Then, we apply a set of rules to transform these entities into database tables, thus mapping the classes and their directed relationships.

*departments*:

| dpt_id | name | budget | expenses |
| ------ | ---- | ------ | -------- |
| 1 | sales | 50000| 100000|
| 2 | shipping | 10000 | 5000|

*projects*:

| prj_id | name | budget | end |
| ------ | ---- | ------ | --- |
| 1      | al-34 | 1000000 | 11/12/2030|
| 2      | zk-24 | 5000000 | 05/12/2019|

*employees*:

| emp_id | name | salary |city | dpt_id | prj_id
| ------ | ---- | ------ | --- | --- | --- |
| 1 | Jane Doe | 60000 | ROME | 1 | 1 |
| 2 | John Smith | 40000 | BERLIN | 2 | 2 |

Notice that in the employees table we added the id of the department and the project, so that for we can see that information for every employee. This is what is commonly known as foreign keys.

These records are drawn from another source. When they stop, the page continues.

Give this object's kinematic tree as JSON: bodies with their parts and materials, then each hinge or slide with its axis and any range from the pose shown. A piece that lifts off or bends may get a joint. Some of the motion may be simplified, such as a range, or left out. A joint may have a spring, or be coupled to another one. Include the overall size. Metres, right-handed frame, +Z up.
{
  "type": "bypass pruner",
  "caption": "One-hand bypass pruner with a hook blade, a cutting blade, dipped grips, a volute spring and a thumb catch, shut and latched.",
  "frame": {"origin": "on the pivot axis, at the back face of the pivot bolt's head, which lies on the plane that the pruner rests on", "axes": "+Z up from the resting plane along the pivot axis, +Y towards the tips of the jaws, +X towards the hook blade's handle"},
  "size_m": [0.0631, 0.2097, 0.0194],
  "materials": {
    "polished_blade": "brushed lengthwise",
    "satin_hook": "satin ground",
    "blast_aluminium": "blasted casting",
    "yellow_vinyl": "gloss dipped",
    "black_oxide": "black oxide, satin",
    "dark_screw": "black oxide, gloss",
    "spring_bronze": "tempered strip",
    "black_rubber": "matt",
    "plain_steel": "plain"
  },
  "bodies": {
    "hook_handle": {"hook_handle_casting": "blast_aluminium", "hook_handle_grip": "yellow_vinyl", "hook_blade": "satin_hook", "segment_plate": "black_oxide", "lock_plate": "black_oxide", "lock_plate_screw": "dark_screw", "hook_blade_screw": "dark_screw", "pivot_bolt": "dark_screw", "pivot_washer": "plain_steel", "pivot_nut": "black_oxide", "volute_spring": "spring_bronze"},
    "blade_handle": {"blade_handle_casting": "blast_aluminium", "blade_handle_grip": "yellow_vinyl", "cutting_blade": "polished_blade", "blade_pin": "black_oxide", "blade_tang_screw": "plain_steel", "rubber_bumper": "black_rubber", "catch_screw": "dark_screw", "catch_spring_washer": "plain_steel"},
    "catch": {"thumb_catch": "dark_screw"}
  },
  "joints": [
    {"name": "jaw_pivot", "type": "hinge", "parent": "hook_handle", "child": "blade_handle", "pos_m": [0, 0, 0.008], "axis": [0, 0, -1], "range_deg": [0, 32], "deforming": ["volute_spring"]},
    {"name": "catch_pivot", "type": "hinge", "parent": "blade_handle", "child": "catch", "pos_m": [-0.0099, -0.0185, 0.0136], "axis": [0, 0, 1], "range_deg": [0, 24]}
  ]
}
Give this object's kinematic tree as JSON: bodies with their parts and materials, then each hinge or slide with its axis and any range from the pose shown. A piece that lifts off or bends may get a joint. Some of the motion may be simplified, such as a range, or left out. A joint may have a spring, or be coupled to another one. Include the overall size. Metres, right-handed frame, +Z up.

A primary key is the employee id, which cannot be null and cannot be repeated; it is the object identifier.

The code below creates the tables in the DB:

In [5]:
cursor = conn.cursor()
try:
    cursor.execute("""CREATE TABLE PROJECTS (
                        prj_id INTEGER, 
                        "name" VARCHAR(45) NOT NULL, 
                        budget INTEGER, 
                        "end" DATE, 
                        PRIMARY KEY(prj_id))""")
    
    cursor.execute("""CREATE TABLE DEPARTMENTS (
                        dpt_id INTEGER, 
                        "name" VARCHAR(45) NOT NULL, 
                        budget INTEGER, 
                        expenses INTEGER, 
                        PRIMARY KEY(dpt_id))""")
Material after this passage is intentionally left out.